*Source material*
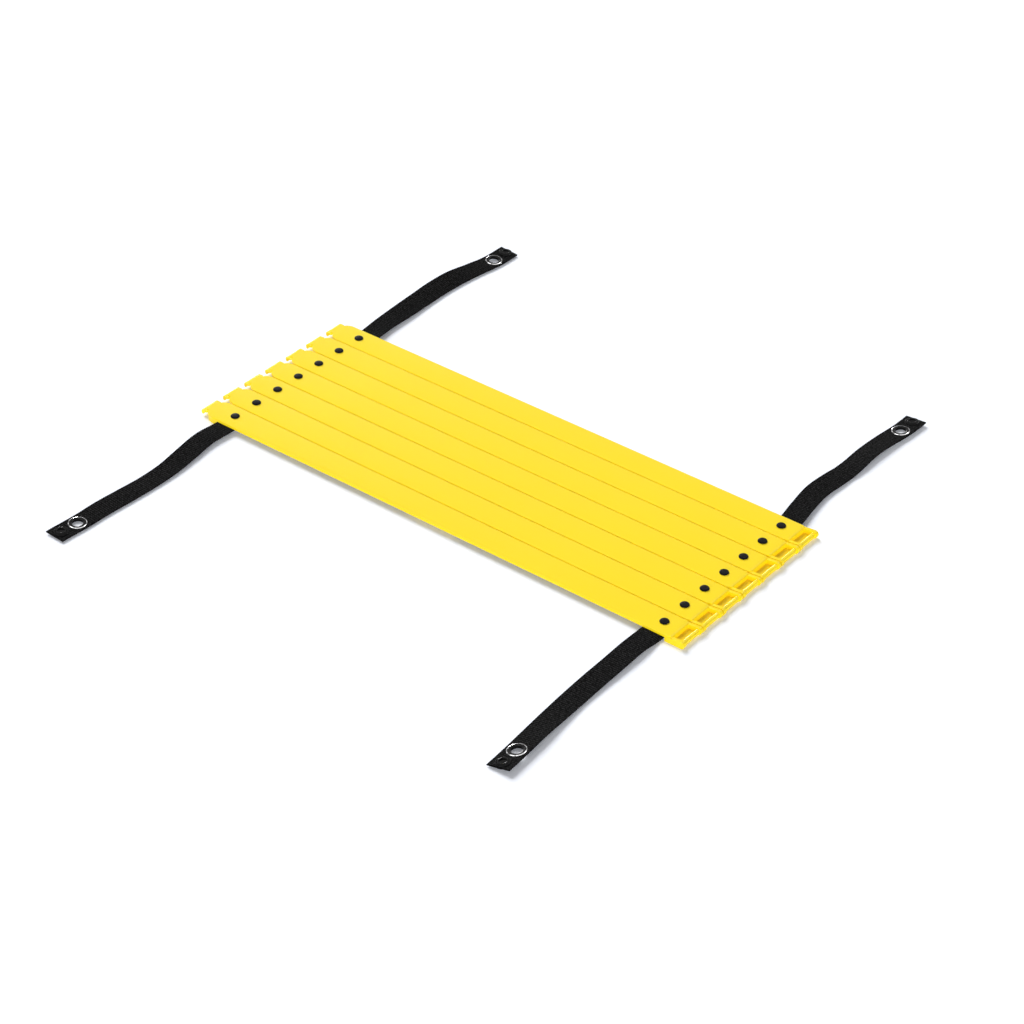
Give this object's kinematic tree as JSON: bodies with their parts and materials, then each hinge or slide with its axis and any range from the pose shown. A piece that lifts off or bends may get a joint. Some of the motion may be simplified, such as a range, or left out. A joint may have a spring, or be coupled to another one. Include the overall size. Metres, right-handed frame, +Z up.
{
  "type": "agility ladder",
  "caption": "Training ladder gathered flat: crowned plastic rungs with hook and bar ends, riveted to webbing straps whose loose ends carry an eyelet and a press stud.",
  "frame": {"origin": "on the ground, in the middle of the gathered ladder's box, under the middle rung", "axes": "+X along the rungs towards their bar ends, +Y along the straps towards the back tails, +Z up"},
  "size_m": [0.489, 0.5556, 0.0078],
  "materials": {
    "rung_plastic": "smooth satin yellow",
    "rivet_plastic": "satin black",
    "webbing": "black plain-woven webbing",
    "eyelet_metal": "bright nickel plate",
    "stud_metal": "gloss black"
  },
  "bodies": {
    "rung_1": {"rung_1": "rung_plastic", "rivet_left_1": "rivet_plastic", "rivet_right_1": "rivet_plastic", "strap_left_1": "webbing", "strap_right_1": "webbing"},
    "rung_2": {"rung_2": "rung_plastic", "rivet_left_2": "rivet_plastic", "rivet_right_2": "rivet_plastic", "strap_left_2": "webbing", "strap_right_2": "webbing"},
    "rung_3": {"rung_3": "rung_plastic", "rivet_left_3": "rivet_plastic", "rivet_right_3": "rivet_plastic", "strap_left_3": "webbing", "strap_right_3": "webbing"},
    "rung_4": {"rung_4": "rung_plastic", "rivet_left_4": "rivet_plastic", "rivet_right_4": "rivet_plastic", "strap_left_4": "webbing", "strap_right_4": "webbing"},
    "rung_5": {"rung_5": "rung_plastic", "rivet_left_5": "rivet_plastic", "rivet_right_5": "rivet_plastic", "strap_left_5": "webbing", "strap_right_5": "webbing"},
    "rung_6": {"rung_6": "rung_plastic", "rivet_left_6": "rivet_plastic", "rivet_right_6": "rivet_plastic", "strap_left_6": "webbing", "strap_right_6": "webbing"},
    "rung_7": {"rung_7": "rung_plastic", "rivet_left_7": "rivet_plastic", "rivet_right_7": "rivet_plastic", "strap_left_7": "webbing", "strap_right_7": "webbing"},
    "tail_front_left": {"tail_front_left": "webbing", "eyelet_front_left": "eyelet_metal", "eyelet_washer_front_left": "eyelet_metal", "stud_socket_front_left": "stud_metal", "stud_cap_front_left": "stud_metal"},
    "tail_front_right": {"tail_front_right": "webbing", "eyelet_front_right": "eyelet_metal", "eyelet_washer_front_right": "eyelet_metal", "stud_socket_front_right": "stud_metal", "stud_cap_front_right": "stud_metal"},
    "tail_back_left": {"tail_back_left": "webbing", "eyelet_back_left": "eyelet_metal", "eyelet_washer_back_left": "eyelet_metal", "stud_socket_back_left": "stud_metal", "stud_cap_back_left": "stud_metal"},
    "tail_back_right": {"tail_back_right": "webbing", "eyelet_back_right": "eyelet_metal", "eyelet_washer_back_right": "eyelet_metal", "stud_socket_back_right": "stud_metal", "stud_cap_back_right": "stud_metal"}
  },
  "joints": [
    {"name": "spread_1", "type": "slide", "parent": "rung_1", "child": "rung_2", "axis": [0, 1, 0], "range_m": [0, 0.3556], "deforming": ["strap_left_1", "strap_right_1"]},
    {"name": "spread_2", "type": "slide", "parent": "rung_2", "child": "rung_3", "axis": [0, 1, 0], "range_m": [0, 0.3556], "deforming": ["strap_left_2", "strap_right_2"]},
    {"name": "spread_3", "type": "slide", "parent": "rung_3", "child": "rung_4", "axis": [0, 1, 0], "range_m": [0, 0.3556], "deforming": ["strap_left_3", "strap_right_3"]},
    {"name": "spread_4", "type": "slide", "parent": "rung_4", "child": "rung_5", "axis": [0, 1, 0], "range_m": [0, 0.3556], "deforming": ["strap_left_4", "strap_right_4"]},
    {"name": "spread_5", "type": "slide", "parent": "rung_5", "child": "rung_6", "axis": [0, 1, 0], "range_m": [0, 0.3556], "deforming": ["strap_left_5", "strap_right_5"]},
    {"name": "spread_6", "type": "slide", "parent": "rung_6", "child": "rung_7", "axis": [0, 1, 0], "range_m": [0, 0.3556], "deforming": ["strap_left_6", "strap_right_6"]},
    {"name": "fold_front_left", "type": "hinge", "parent": "rung_1", "child": "tail_front_left", "pos_m": [-0.21445, -0.08724, 0.00635], "axis": [-1, 0, 0], "range_deg": [0, 177]},
    {"name": "fold_front_right", "type": "hinge", "parent": "rung_1", "child": "tail_front_right", "pos_m": [0.21775, -0.08724, 0.00635], "axis": [-1, 0, 0], "range_deg": [0, 177]},
    {"name": "fold_back_left", "type": "hinge", "parent": "rung_7", "child": "tail_back_left", "pos_m": [-0.21445, 0.09036, 0.00635], "axis": [1, 0, 0], "range_deg": [0, 177]},
    {"name": "fold_back_right", "type": "hinge", "parent": "rung_7", "child": "tail_back_right", "pos_m": [0.21775, 0.09036, 0.00635], "axis": [1, 0, 0], "range_deg": [0, 177]}
  ]
}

*Aim of the exercise*
Extract each line of the listing above, copying it word for word.

*Answer*
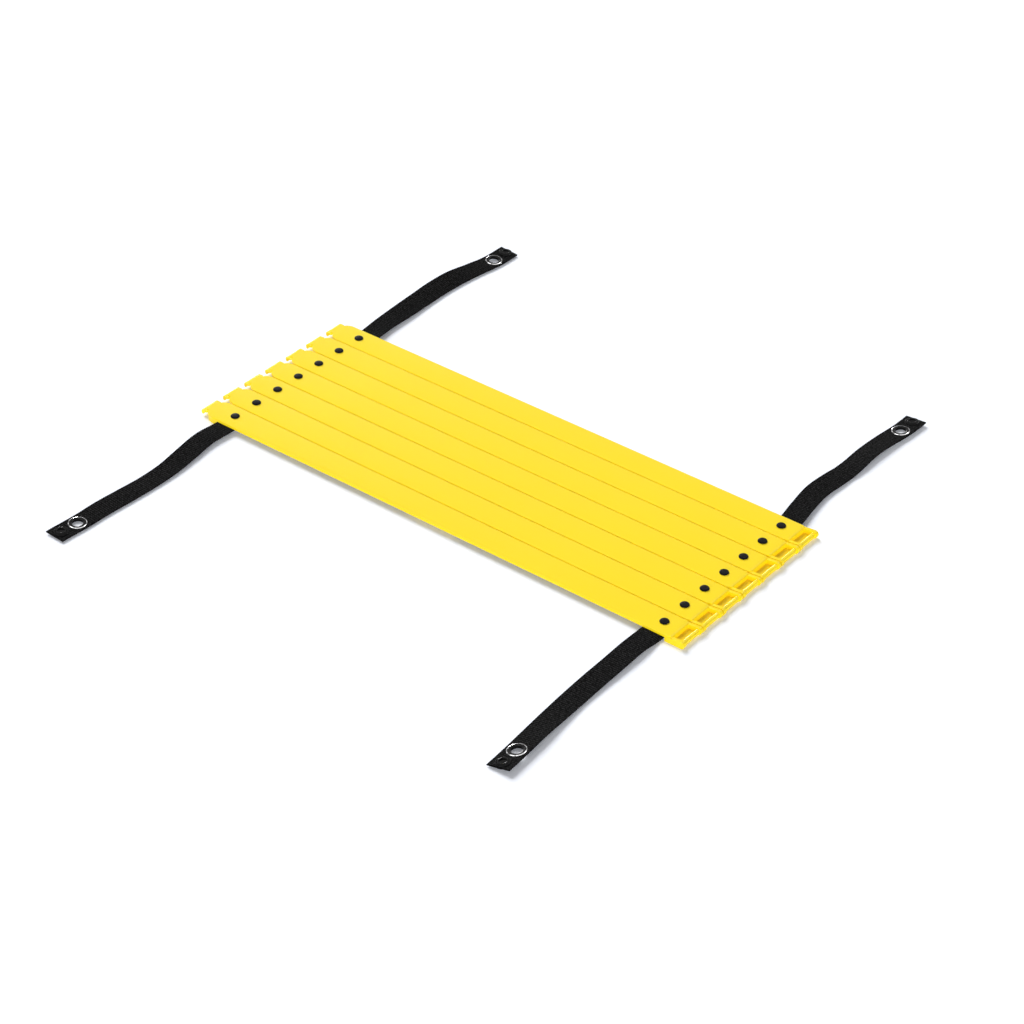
Give this object's kinematic tree as JSON: bodies with their parts and materials, then each hinge or slide with its axis and any range from the pose shown. A piece that lifts off or bends may get a joint. Some of the motion may be simplified, such as a range, or left out. A joint may have a spring, or be coupled to another one. Include the overall size. Metres, right-handed frame, +Z up.
{
  "type": "agility ladder",
  "caption": "Training ladder gathered flat: crowned plastic rungs with hook and bar ends, riveted to webbing straps whose loose ends carry an eyelet and a press stud.",
  "frame": {"origin": "on the ground, in the middle of the gathered ladder's box, under the middle rung", "axes": "+X along the rungs towards their bar ends, +Y along the straps towards the back tails, +Z up"},
  "size_m": [0.489, 0.5556, 0.0078],
  "materials": {
    "rung_plastic": "smooth satin yellow",
    "rivet_plastic": "satin black",
    "webbing": "black plain-woven webbing",
    "eyelet_metal": "bright nickel plate",
    "stud_metal": "gloss black"
  },
  "bodies": {
    "rung_1": {"rung_1": "rung_plastic", "rivet_left_1": "rivet_plastic", "rivet_right_1": "rivet_plastic", "strap_left_1": "webbing", "strap_right_1": "webbing"},
    "rung_2": {"rung_2": "rung_plastic", "rivet_left_2": "rivet_plastic", "rivet_right_2": "rivet_plastic", "strap_left_2": "webbing", "strap_right_2": "webbing"},
    "rung_3": {"rung_3": "rung_plastic", "rivet_left_3": "rivet_plastic", "rivet_right_3": "rivet_plastic", "strap_left_3": "webbing", "strap_right_3": "webbing"},
    "rung_4": {"rung_4": "rung_plastic", "rivet_left_4": "rivet_plastic", "rivet_right_4": "rivet_plastic", "strap_left_4": "webbing", "strap_right_4": "webbing"},
    "rung_5": {"rung_5": "rung_plastic", "rivet_left_5": "rivet_plastic", "rivet_right_5": "rivet_plastic", "strap_left_5": "webbing", "strap_right_5": "webbing"},
    "rung_6": {"rung_6": "rung_plastic", "rivet_left_6": "rivet_plastic", "rivet_right_6": "rivet_plastic", "strap_left_6": "webbing", "strap_right_6": "webbing"},
    "rung_7": {"rung_7": "rung_plastic", "rivet_left_7": "rivet_plastic", "rivet_right_7": "rivet_plastic", "strap_left_7": "webbing", "strap_right_7": "webbing"},
    "tail_front_left": {"tail_front_left": "webbing", "eyelet_front_left": "eyelet_metal", "eyelet_washer_front_left": "eyelet_metal", "stud_socket_front_left": "stud_metal", "stud_cap_front_left": "stud_metal"},
    "tail_front_right": {"tail_front_right": "webbing", "eyelet_front_right": "eyelet_metal", "eyelet_washer_front_right": "eyelet_metal", "stud_socket_front_right": "stud_metal", "stud_cap_front_right": "stud_metal"},
    "tail_back_left": {"tail_back_left": "webbing", "eyelet_back_left": "eyelet_metal", "eyelet_washer_back_left": "eyelet_metal", "stud_socket_back_left": "stud_metal", "stud_cap_back_left": "stud_metal"},
    "tail_back_right": {"tail_back_right": "webbing", "eyelet_back_right": "eyelet_metal", "eyelet_washer_back_right": "eyelet_metal", "stud_socket_back_right": "stud_metal", "stud_cap_back_right": "stud_metal"}
  },
  "joints": [
    {"name": "spread_1", "type": "slide", "parent": "rung_1", "child": "rung_2", "axis": [0, 1, 0], "range_m": [0, 0.3556], "deforming": ["strap_left_1", "strap_right_1"]},
    {"name": "spread_2", "type": "slide", "parent": "rung_2", "child": "rung_3", "axis": [0, 1, 0], "range_m": [0, 0.3556], "deforming": ["strap_left_2", "strap_right_2"]},
    {"name": "spread_3", "type": "slide", "parent": "rung_3", "child": "rung_4", "axis": [0, 1, 0], "range_m": [0, 0.3556], "deforming": ["strap_left_3", "strap_right_3"]},
    {"name": "spread_4", "type": "slide", "parent": "rung_4", "child": "rung_5", "axis": [0, 1, 0], "range_m": [0, 0.3556], "deforming": ["strap_left_4", "strap_right_4"]},
    {"name": "spread_5", "type": "slide", "parent": "rung_5", "child": "rung_6", "axis": [0, 1, 0], "range_m": [0, 0.3556], "deforming": ["strap_left_5", "strap_right_5"]},
    {"name": "spread_6", "type": "slide", "parent": "rung_6", "child": "rung_7", "axis": [0, 1, 0], "range_m": [0, 0.3556], "deforming": ["strap_left_6", "strap_right_6"]},
    {"name": "fold_front_left", "type": "hinge", "parent": "rung_1", "child": "tail_front_left", "pos_m": [-0.21445, -0.08724, 0.00635], "axis": [-1, 0, 0], "range_deg": [0, 177]},
    {"name": "fold_front_right", "type": "hinge", "parent": "rung_1", "child": "tail_front_right", "pos_m": [0.21775, -0.08724, 0.00635], "axis": [-1, 0, 0], "range_deg": [0, 177]},
    {"name": "fold_back_left", "type": "hinge", "parent": "rung_7", "child": "tail_back_left", "pos_m": [-0.21445, 0.09036, 0.00635], "axis": [1, 0, 0], "range_deg": [0, 177]},
    {"name": "fold_back_right", "type": "hinge", "parent": "rung_7", "child": "tail_back_right", "pos_m": [0.21775, 0.09036, 0.00635], "axis": [1, 0, 0], "range_deg": [0, 177]}
  ]
}